_Data lines_:
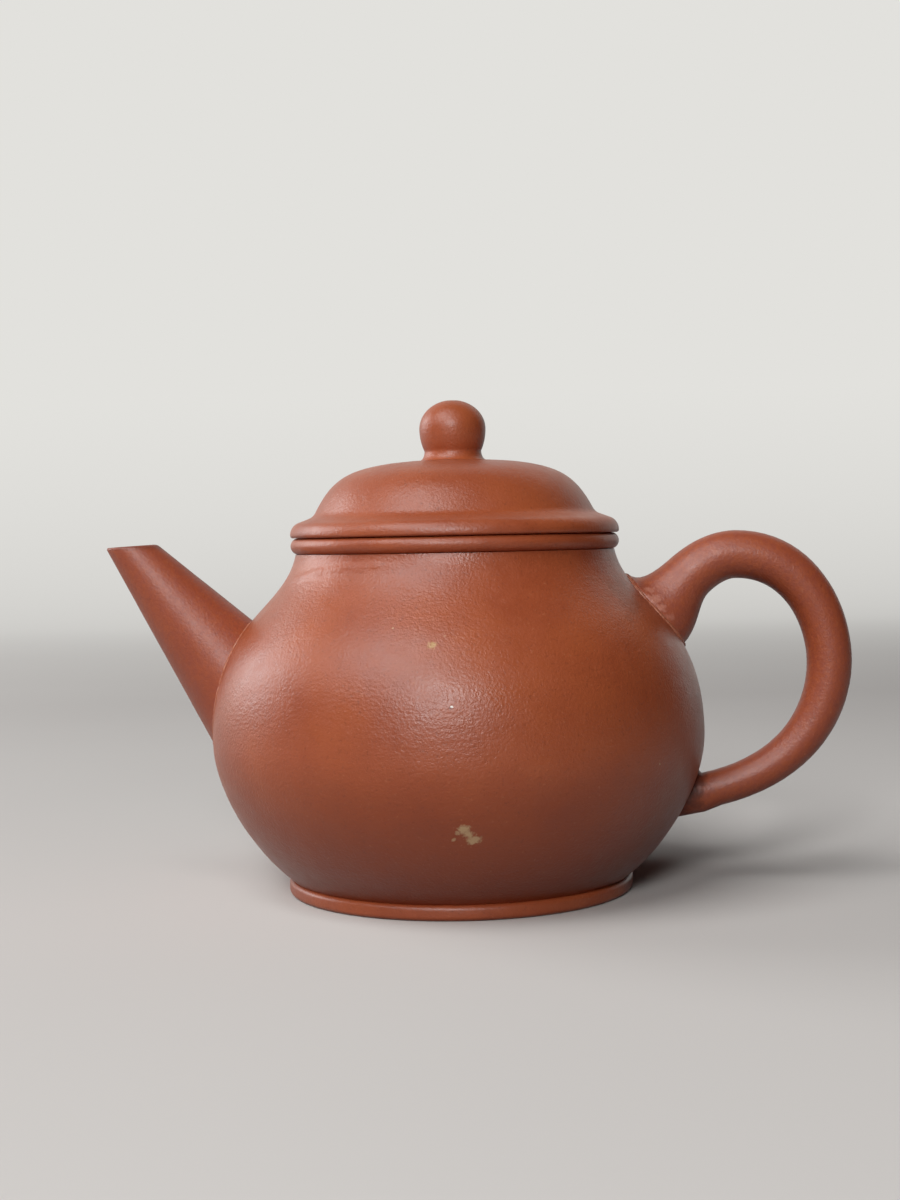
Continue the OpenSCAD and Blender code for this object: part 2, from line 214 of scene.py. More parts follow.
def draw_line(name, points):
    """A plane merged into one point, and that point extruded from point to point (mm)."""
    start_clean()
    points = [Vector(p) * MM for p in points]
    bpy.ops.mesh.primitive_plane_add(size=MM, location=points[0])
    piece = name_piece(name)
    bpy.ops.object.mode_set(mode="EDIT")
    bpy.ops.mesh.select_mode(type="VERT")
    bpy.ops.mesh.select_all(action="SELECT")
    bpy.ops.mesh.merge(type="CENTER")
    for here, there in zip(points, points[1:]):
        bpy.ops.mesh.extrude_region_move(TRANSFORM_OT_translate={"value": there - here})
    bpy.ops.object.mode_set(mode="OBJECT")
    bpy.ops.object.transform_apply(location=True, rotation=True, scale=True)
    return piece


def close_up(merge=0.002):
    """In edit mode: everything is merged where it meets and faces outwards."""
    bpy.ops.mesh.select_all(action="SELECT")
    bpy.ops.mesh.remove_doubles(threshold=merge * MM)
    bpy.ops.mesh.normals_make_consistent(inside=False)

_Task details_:
Quote the data in full, keeping each word unchanged.

_Output for this exercise_:
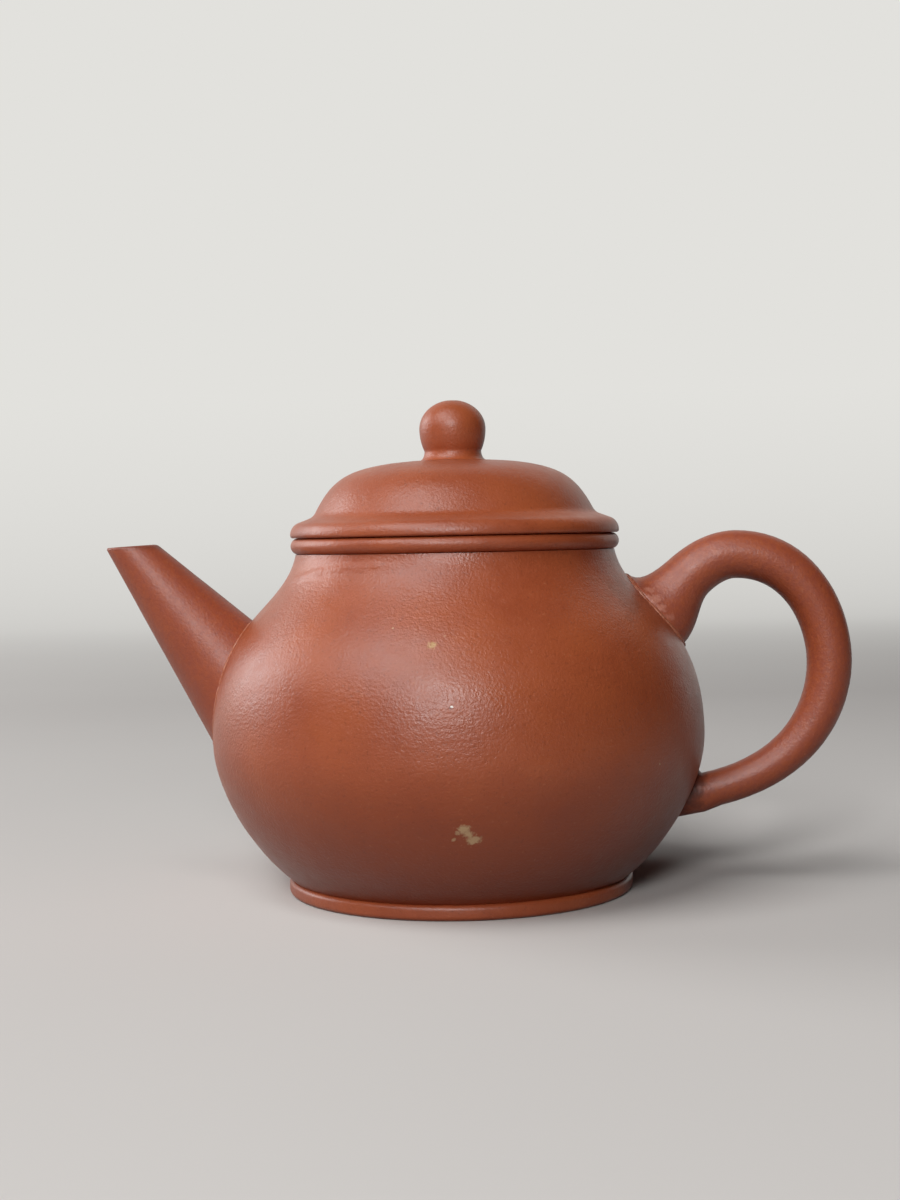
Continue the OpenSCAD and Blender code for this object: part 2, from line 214 of scene.py. More parts follow.
def draw_line(name, points):
    """A plane merged into one point, and that point extruded from point to point (mm)."""
    start_clean()
    points = [Vector(p) * MM for p in points]
    bpy.ops.mesh.primitive_plane_add(size=MM, location=points[0])
    piece = name_piece(name)
    bpy.ops.object.mode_set(mode="EDIT")
    bpy.ops.mesh.select_mode(type="VERT")
    bpy.ops.mesh.select_all(action="SELECT")
    bpy.ops.mesh.merge(type="CENTER")
    for here, there in zip(points, points[1:]):
        bpy.ops.mesh.extrude_region_move(TRANSFORM_OT_translate={"value": there - here})
    bpy.ops.object.mode_set(mode="OBJECT")
    bpy.ops.object.transform_apply(location=True, rotation=True, scale=True)
    return piece


def close_up(merge=0.002):
    """In edit mode: everything is merged where it meets and faces outwards."""
    bpy.ops.mesh.select_all(action="SELECT")
    bpy.ops.mesh.remove_doubles(threshold=merge * MM)
    bpy.ops.mesh.normals_make_consistent(inside=False)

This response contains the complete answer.